Fleisch und Ethik: Dürfen wir Tiere töten?

Oder: Wie die Philosophie den Unterschied zwischen Töten und Quälen macht.

Wird gerne ausgeblendet: Die Realtät im Schlachthaus Bild: dpa

Haben Tiere ein moralisches Recht auf Leben, das wir nicht verletzen dürfen? Ein solches Recht schreibt man gewöhnlich den Wesen zu, die sprechen, reflektieren und Pläne für ihr zukünftiges Leben entwerfen können. Das können die meisten Tiere nicht. Darum lehnt der Tierschützer und Philosoph Peter Singer nur das Töten solcher Tiere grundsätzlich ab, die Selbstbewusstsein und Zeitbewusstsein haben.

Wie die Naturforscher zeigen, gibt es das nur bei wenigen besonders hoch entwickelten Spezies, insbesondere bei Primaten und Delphinen.
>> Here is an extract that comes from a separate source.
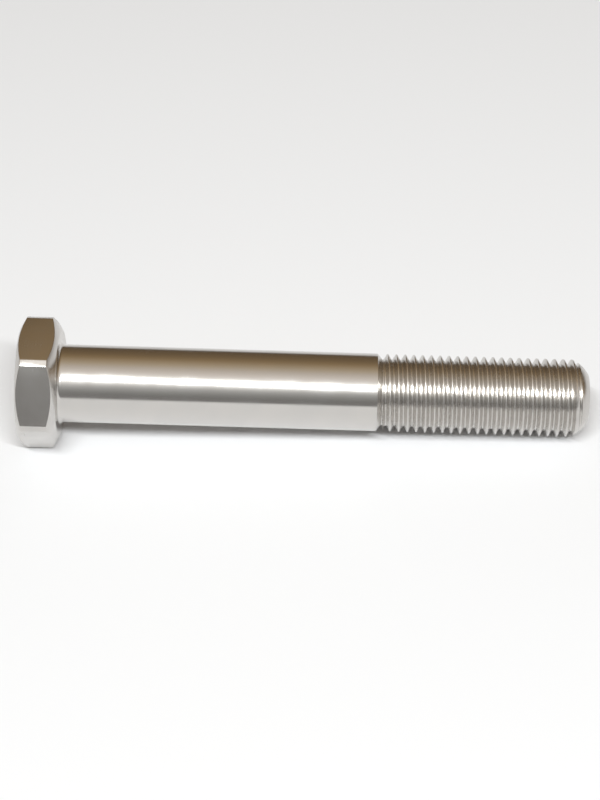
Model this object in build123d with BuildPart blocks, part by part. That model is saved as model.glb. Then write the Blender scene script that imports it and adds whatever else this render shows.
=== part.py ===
"""Partly threaded hexagon-head bolt, 3/8-24 UNF x 2-1/2 in, 9/16 in across flats.

Units are millimetres. The origin is the centre of the bearing face under the head,
on the bolt's axis. +X runs from the head to the point and +Z is square to a hexagon
flat, so the bolt lies on a table on one flat with +Z up. The thread is right-handed.

The real bolt is one piece of steel, so the model ends as one solid. It is built in
three blocks: the path of the threading tool, the threaded end, then the whole bolt.
"""

from build123d import *
import math
import os

os.makedirs("parts", exist_ok=True)

# ---------------------------------------------------------------- driving sizes
nominal_diameter = 9.525  # 3/8 in
threads_per_inch = 24
under_head_length = 63.5  # 2-1/2 in, bearing face to the end of the point
threaded_length = 25.4  # 1 in, measured back from the end of the point
shank_allowance = 0.125  # plain shank, under the nominal diameter
crest_allowance = 0.185  # thread's major diameter, under the nominal diameter

across_flats = 14.2875  # 9/16 in
head_height = 4.7625  # 3/16 in
corner_facet = 0.80  # width of the narrow flat along each corner of the hexagon
chamfer_angle = 30.0  # slope of both head chamfers, from the end faces
crown_inset = 0.33  # outer end: the chamfer's circle, inside the flats
washer_inset = 0.74  # bearing side: the same, leaving the round bearing face
crown_edge_radius = 0.12  # broken edge round the outer end face
under_head_fillet = 0.50

crest_flat_ratio = 1 / 8  # thread form, in pitches
thread_depth_ratio = 0.6134  # thread form, in pitches
thread_phase = -70.0  # turn of the whole thread about the axis, degrees
cutter_lift = 0.05  # how far the tool's section stands out of the crests

shoulder_run = 0.60  # chamfer that ends the plain shank
neck_run = 0.08  # narrow neck at the root of the thread
neck_exit_run = 0.30  # slope from the neck up to the first crest
neck_clearance = 0.03  # the neck, under the thread's root

point_pitches = 1.8  # length of the turned point, in pitches
point_ratio = 0.62  # flat end of the point, over the nominal diameter
point_swell = 0.085  # rise of the point's curve over its chord, per unit of chord

# ---------------------------------------------------------------- derived sizes
pitch = 25.4 / threads_per_inch
shank_radius = (nominal_diameter - shank_allowance) / 2
crest_radius = (nominal_diameter - crest_allowance) / 2
root_radius = crest_radius - thread_depth_ratio * pitch
neck_radius = root_radius - neck_clearance

shank_end = under_head_length - threaded_length
shoulder_foot = shank_end + shoulder_run
neck_end = shoulder_foot + neck_run
first_crest = neck_end + neck_exit_run
point_start = under_head_length - point_pitches * pitch
point_radius = point_ratio * nominal_diameter / 2

# ---------------------------------------------------------------- threading tool
# The tool's section is a 60 degree vee with a rounded root, carried round a helix.
half_mouth = (1 - crest_flat_ratio) * pitch / 2
flank_slope = math.tan(math.radians(30))
apex_radius = crest_radius - half_mouth / flank_slope
nose_radius = root_radius - apex_radius
nose_top = apex_radius + 1.5 * nose_radius
nose_half_width = nose_radius * math.cos(math.radians(30))
tool_radius = crest_radius + cutter_lift
tool_half_width = half_mouth + cutter_lift * flank_slope

# the bar the thread is cut in stands past both ends of the thread, and is trimmed later
run_out = 2 * pitch
bar_start = shoulder_foot - 2 * run_out
bar_end = under_head_length + 2 * run_out
helix_start = shoulder_foot - run_out
helix_end = under_head_length + run_out

with BuildPart() as thread_groove:
    with BuildLine() as tool_path:
        Helix(
            pitch=pitch,
            height=helix_end - helix_start,
            radius=tool_radius,
            center=(helix_start, 0, 0),
            direction=(1, 0, 0),
        )
    start_point = tool_path.line @ 0
    outward = Vector(0, start_point.Y, start_point.Z).normalized()
    section_plane = Plane(
        origin=(helix_start, 0, 0),
        x_dir=(1, 0, 0),
        z_dir=Vector(1, 0, 0).cross(outward),
    )
    with BuildSketch(section_plane) as tool_section:
        with BuildLine():
            mouth = Line((-tool_half_width, tool_radius), (tool_half_width, tool_radius))
            flank = Line(mouth @ 1, (nose_half_width, nose_top))
            nose = ThreePointArc(flank @ 1, (0, root_radius), (-nose_half_width, nose_top))
            Line(nose @ 1, mouth @ 0)
        make_face()
    sweep(path=tool_path.line, is_frenet=True)

# ---------------------------------------------------------------- threaded end
with BuildPart() as threaded_end:
    with BuildSketch(Plane.YZ.offset(bar_start)):
        Circle(crest_radius)
    extrude(amount=bar_end - bar_start)
    add(thread_groove.part, rotation=(thread_phase, 0, 0), mode=Mode.SUBTRACT)
    # turn down the head side to the neck, with a slope up to the first crest
    trim_rise = 0.3
    trim_radius = crest_radius + trim_rise
    slope_overrun = trim_rise * neck_exit_run / (crest_radius - neck_radius)
    with BuildSketch(Plane.XY) as neck_turning:
        with BuildLine():
            Polyline(
                (bar_start - 1, 0),
                (shoulder_foot, 0),
                (shoulder_foot, neck_radius),
                (neck_end, neck_radius),
                (first_crest, crest_radius),
                (first_crest + slope_overrun, trim_radius),
                (bar_start - 1, trim_radius),
                close=True,
            )
        make_face()
    revolve(axis=Axis.X, mode=Mode.SUBTRACT)
    # turn the point: a chamfer with a slight swell, down to a flat end
    point_run = under_head_length - point_start
    point_rise = crest_radius - point_radius
    with BuildSketch(Plane.XY) as point_turning:
        with BuildLine():
            swell = ThreePointArc(
                (point_start, crest_radius),
                (
                    point_start + point_run / 2 + point_swell * point_rise,
                    point_radius + point_rise / 2 + point_swell * point_run,
                ),
                (under_head_length, point_radius),
            )
            run_up = swell % 0
            lift = trim_rise / -run_up.Y
            Polyline(
                swell @ 1,
                (under_head_length, 0),
                (bar_end + 1, 0),
                (bar_end + 1, trim_radius),
                (point_start - lift * run_up.X, trim_radius),
                swell @ 0,
            )
        make_face()
    revolve(axis=Axis.X, mode=Mode.SUBTRACT)

# ---------------------------------------------------------------- whole bolt
with BuildPart() as hex_bolt:
    # the head: a hexagon bar with a narrow flat along each corner
    with BuildSketch(Plane.YZ.offset(-head_height)) as hexagon:
        RegularPolygon(radius=across_flats / 2, side_count=6, major_radius=False)
        chamfer(hexagon.vertices(), length=corner_facet / (2 * math.cos(math.radians(30))))
    extrude(amount=head_height)
    # its corners turned off at both ends
    corner_radius = across_flats / math.sqrt(3)
    chamfer_slope = math.tan(math.radians(chamfer_angle))
    crown_circle = across_flats / 2 - crown_inset
    washer_circle = across_flats / 2 - washer_inset
    with BuildSketch(Plane.XY) as head_turning:
        with BuildLine():
            Polyline(
                (-head_height, 0),
                (-head_height, crown_circle),
                (-head_height + (corner_radius - crown_circle) * chamfer_slope, corner_radius),
                (-(corner_radius - washer_circle) * chamfer_slope, corner_radius),
                (0, washer_circle),
                (0, 0),
                close=True,
            )
        make_face()
    revolve(axis=Axis.X, mode=Mode.INTERSECT)
    # the plain shank, with the chamfer that leads down to the root of the thread
    with BuildSketch(Plane.XY) as shank_turning:
        with BuildLine():
            Polyline(
                (-head_height / 2, 0),
                (-head_height / 2, shank_radius),
                (shank_end, shank_radius),
                (shoulder_foot, neck_radius),
                (shoulder_foot, 0),
                close=True,
            )
        make_face()
    revolve(axis=Axis.X)
    circles = hex_bolt.edges().filter_by(GeomType.CIRCLE)
    throat = circles.filter_by(lambda edge: abs(edge.radius - shank_radius) < 0.001).sort_by(Axis.X)[0]
    fillet(throat, radius=under_head_fillet)
    crown_rim = hex_bolt.edges().filter_by(GeomType.CIRCLE).sort_by(Axis.X)[0]
    fillet(crown_rim, radius=crown_edge_radius)
    add(threaded_end.part)

hex_bolt.part.label = "hex_bolt"
hex_bolt.part.color = Color(0.62, 0.61, 0.59)
export_step(hex_bolt.part, "parts/hex_bolt.step")
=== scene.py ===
import math

import bpy
from mathutils import Matrix, Vector


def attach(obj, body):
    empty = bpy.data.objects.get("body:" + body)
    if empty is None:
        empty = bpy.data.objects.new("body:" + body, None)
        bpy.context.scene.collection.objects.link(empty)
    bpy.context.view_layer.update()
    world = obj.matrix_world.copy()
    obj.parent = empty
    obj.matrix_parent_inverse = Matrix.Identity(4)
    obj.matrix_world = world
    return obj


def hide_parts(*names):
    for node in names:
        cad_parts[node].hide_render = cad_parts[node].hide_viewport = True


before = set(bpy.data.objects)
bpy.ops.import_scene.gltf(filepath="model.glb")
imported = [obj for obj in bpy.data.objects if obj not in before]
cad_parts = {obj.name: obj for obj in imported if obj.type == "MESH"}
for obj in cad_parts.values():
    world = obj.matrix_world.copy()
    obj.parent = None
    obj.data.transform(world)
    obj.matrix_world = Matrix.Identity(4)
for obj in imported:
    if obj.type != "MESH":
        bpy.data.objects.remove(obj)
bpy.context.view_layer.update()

# ------------------------------------------------------------------------------ head
# The head is hot-forged from the bar's end and then machined. Its six flats are ground
# to a satin finish, a narrow flat runs down each corner, and the corners are turned off
# at both ends. The bearing side keeps a round washer face.
mm = 0.001
across_flats = 14.2875 * mm
head_height = 4.7625 * mm
corner_facet = 0.80 * mm
crown_circle = across_flats / 2 - 0.33 * mm
washer_circle = across_flats / 2 - 0.74 * mm
chamfer_slope = math.tan(math.radians(30))
head_edge_break = 0.045 * mm
crown_edge_break = 0.11 * mm
turned_steps = 192


def pick_edges(piece, wanted):
    """Leaves only the edges selected whose two ends satisfy wanted(a, b)."""
    bpy.ops.object.mode_set(mode="EDIT")
    bpy.ops.mesh.select_mode(type="EDGE")
    bpy.ops.mesh.select_all(action="DESELECT")
    bpy.ops.object.mode_set(mode="OBJECT")
    points = piece.data.vertices
    for edge in piece.data.edges:
        edge.select = wanted(points[edge.vertices[0]].co, points[edge.vertices[1]].co)
    bpy.ops.object.mode_set(mode="EDIT")


def from_axis(point):
    """A point's distance from the bolt's axis."""
    return math.hypot(point.y, point.z)


def close_up(piece):
    """Merges doubled points and turns every face outwards."""
    bpy.ops.object.mode_set(mode="EDIT")
    bpy.ops.mesh.select_all(action="SELECT")
    bpy.ops.mesh.remove_doubles(threshold=0.0004 * mm)
    bpy.ops.mesh.normals_make_consistent(inside=False)
    bpy.ops.object.mode_set(mode="OBJECT")


def combine(piece, other, how):
    """Cuts piece with other, or joins them, and throws the other away."""
    bpy.ops.object.select_all(action="DESELECT")
    piece.select_set(True)
    bpy.context.view_layer.objects.active = piece
    cut = piece.modifiers.new("cut", "BOOLEAN")
    cut.operation = how
    cut.solver = "EXACT"
    cut.material_mode = "TRANSFER"
    cut.object = other
    bpy.ops.object.modifier_apply(modifier=cut.name)
    bpy.data.objects.remove(other)
    close_up(piece)


bpy.ops.object.select_all(action="DESELECT")
bpy.ops.mesh.primitive_cylinder_add(
    vertices=6,
    radius=across_flats / math.sqrt(3),
    depth=head_height,
    location=(-head_height / 2, 0, 0),
    rotation=(0, math.pi / 2, 0),
)
bolt = bpy.context.object
bolt.name = "bolt"
bpy.ops.object.transform_apply(location=True, rotation=True, scale=True)
pick_edges(bolt, lambda a, b: abs(a.x - b.x) > 1 * mm)
bpy.ops.mesh.bevel(offset=corner_facet / math.sqrt(3), segments=1, affect="EDGES")
bpy.ops.object.mode_set(mode="OBJECT")

# both ends' corners are turned off by a cone
for circle, tip, way in ((crown_circle, -head_height, 1), (washer_circle, 0, -1)):
    overrun = 0.5 * mm
    length = head_height + 2 * overrun
    bpy.ops.object.select_all(action="DESELECT")
    bpy.ops.mesh.primitive_cone_add(
        vertices=turned_steps,
        radius1=circle - overrun / chamfer_slope,
        radius2=circle + (length - overrun) / chamfer_slope,
        depth=length,
        location=(tip + way * (length / 2 - overrun), 0, 0),
        rotation=(0, way * math.pi / 2, 0),
    )
    cone = bpy.context.object
    bpy.ops.object.transform_apply(location=True, rotation=True, scale=True)
    combine(bolt, cone, "INTERSECT")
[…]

Doch ein lange zurückreichendes Gedächtnis und daher eine Art Zeitbewusstsein haben auch die Säugetiere und Vögel. Dann könnte man das Tötungsverbot auch auf sie ausdehnen. Ob das eine zwingende Überlegung ist, ist in der Moralphilosophie strittig. Aber es gibt einen gewissen motivationalen Widerspruch: Zu einer positiven Einstellung zu Tieren passt es nicht, wenn man sie tötet.

Sehr viel eindeutiger ist die Moralphilosophie beim „Leiden“. Dass man auf Tiere als leidensfähige Wesen Rücksicht nehmen muss, ist in unserer Alltagsmoral ebenso wie im Recht enthalten. Wenn man fragt, was überhaupt Moral ist, lautet die naheliegende Antwort: Moral besteht in altruistischem Verhalten, in der Rücksicht auf die anderen. Man darf anderen kein Leiden zufügen, nichts, was ihr Wohlbefinden verletzt oder gar unmöglich macht wie Schmerzen, Angst oder Freiheitsberaubung.

Dieses Grundprinzip versteht man seit der Aufklärung als universal: Wenn man nicht mehr an Vorurteile glaubt, mit denen man bestimmte Gruppen als minderwertig ausschließt, muss man es (wenn man konsequent ist), so weit ausdehnen, wie Wesen durch unser Handeln Leiden erfahren können. Einem Auto macht es nichts aus, wenn wir es treten, einem Hund schon. Descartes (1596 – 1650) hat angenommen, Tiere seien wie Automaten. Heute ist es durch die Ergebnisse der Biologie unabweisbar, dass die meisten Tiere leidensfähig sind.

Auch Tiere aus alternativer Haltung leiden

Es gibt zwar sehr einfache Tierarten, die kein Nervensystem haben, da mag Leidensfähigkeit nicht gegeben sein. Aber die Tiere, die wir in der Massentierhaltung und in Tierversuchen in großer Zahl quälen, sind fast alle hoch entwickelte Säugetiere und Vögel, an deren Leidensfähigkeit kein Zweifel ist. Auch wenn es gegen das Töten und Essen von Tieren keine eindeutigen moralischen Argumente gibt, muss man sich klarmachen, dass die Tiere davor in der industriellen Haltung ein leidvolles Leben haben.

Ist dann der Verzehr von Biofleisch moralisch unbedenklich? Auch Tiere aus alternativer Haltung leiden häufig beim Transport und auf dem Schlachthof. Moralisch akzeptabel wäre es, wenn diese Tiere ohne Angst und Schmerzen direkt auf dem Bauernhof getötet werden. In dem Maße, wie unser Wissen über die Lebensweisen der Tiere anwächst, wird auch die Sensibilisierung für ihre Leidensfähigkeit wachsen, und damit die Bereitschaft, ihnen mit moralischer Rücksicht zu begegnen.

Aber der Mensch ist nicht nur ein moralisches Wesen, sondern er strebt ebenso nach Genuss, Profit oder Macht. Und diese Orientierungen sind, wie wir wissen, bei vielen Menschen stärker als die Moral. Wenn man den Tierschutz voranbringen will, sollte man insbesondere schon Kinder für die Gefühle der Tiere sensibilisieren, aber auch in den Medien über das Schicksal der Tiere aufklären.

Ursula Wolf ist Professorin für Philiosophie an der Uni Mannheim und Deutschlands profilierteste Expertin für Tierethik.